Though most of the structure is perfectly plumb, the great columns at the center of the cathedral were built ever-so-slightly outwards, and the choir doesn’t align exactly with the nave. To Goodyear, imperfection “was the secret sauce,” says Tallon, “that medieval folks sprinkled on their buildings to make them beautiful.”

Tallon believes the true “secret sauce” was faith. “There was a biblical, a moral imperative to build a perfect building,” he says, “because the stones of the building were directly identified with the stones of the Church”—the people who make up the body of the church.

“I like to think that this laser scanning work and even some of the conventional scholarship I do is informed by that important world of spirituality,” says Tallon. “It’s such a beautiful idea.”


Andrew Tallon has used lasers to scan more than 45 historic buildings, including this cathedral in Chartres, France – PHOTOGRAPH BY ANDREW TALLON


Fortunately, there are incredible 3D scans of Notre Dame. The good news: we have a highly-detailed digital template for how to rebuild.

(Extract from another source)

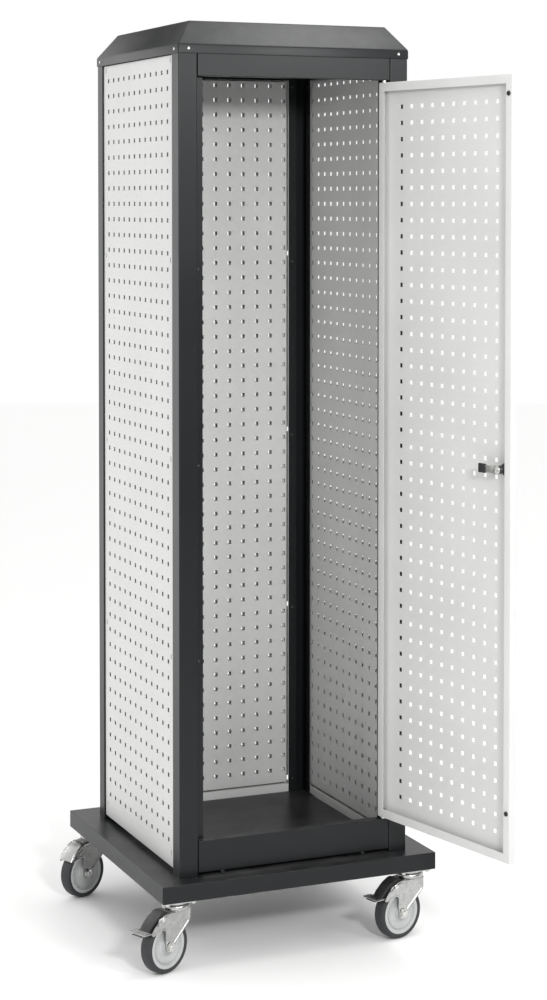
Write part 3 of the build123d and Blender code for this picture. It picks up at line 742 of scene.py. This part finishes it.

For his scans of Notre Dame, Tallon recorded data from more than 50 locations in and around the cathedral, resulting in a staggering one billion points of data.

Each scan begins by mounting the laser onto a tripod and placing in the center of the structure. The laser sweeps around the area in every direction, and as it hits a surface, the beam bounces back, recording the exact placement and surface of whatever buttress or column it landed on by measuring the time it took the beam to return.

Every measurement is recorded as a colored dot, combining together into a detailed picture, like the color pixels of a digital photograph.

Eventually those millions of dots form a three-dimensional snapshot of the cathedral, and the resulting images are meticulously precise; if the scan is done properly, Tallon told National  Geographic, it should be accurate within 5 millimeters.